The hardware security feature provides cryptographic opertions to secure technologies operating on the iDevice. This is probably the most important security feature of the device. There are two Advanced Encryption Standard (AES) 256-bit encryption keys included on every iDevice, called group ID (GID) and unique ID (UID) values. The GID key is used to prevent modification to firmware files, outside of the user's private data. UIDs are created during manufacturing and are unique to every device. They are used in conjunction with passcodes and other data protection mechanisms for file encryption and decryption.
If hardware-like memory chips are removed and reused on another iDevice, encrypted files would not be accessible. The keys are fused into the application processor and are not recoverable, not even when using a JTAG or other debugging interface. The AES-256 crypto engine, which works with a SHA-1 cryptographic hash function, is built into every iDevice to encrypt data and optimise overall performance.
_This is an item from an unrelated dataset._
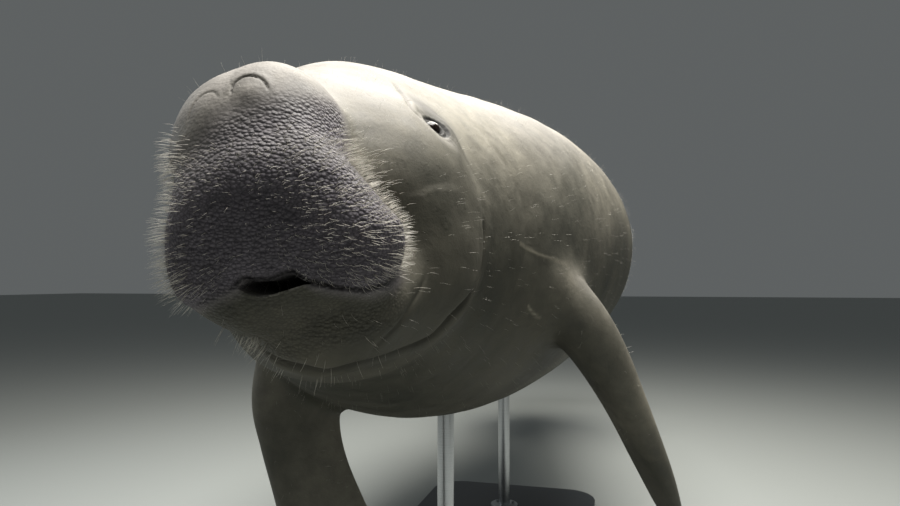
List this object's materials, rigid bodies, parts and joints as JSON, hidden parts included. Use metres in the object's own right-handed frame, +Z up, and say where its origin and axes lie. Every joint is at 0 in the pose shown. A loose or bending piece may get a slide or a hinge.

The sandbox is a restricted area where applications are executed from. It is a general mitigation technique to prevent escalation attacks. If an application were to be compromised, the damage would be limited to the data managed by the vulnerable application and possibly the data from other applications, like your contacts, depending on the access restrictions enabled by the iOS user.
Conclusion
Android and iOS application developers perform the majority of the software development higher up the stack, since most of the resources and libraries for working with subcomponents are readily available and easy to work with. Because most of the development activity happens at the application layer, mobile users tend to fall victim to vulnerabilities derived from poor security development practices. This is why it's important for security conscious mobile users to understand not only the underlying architecture, but also how to balance their own security considerations with the growing need for varied mobile device usage in practice.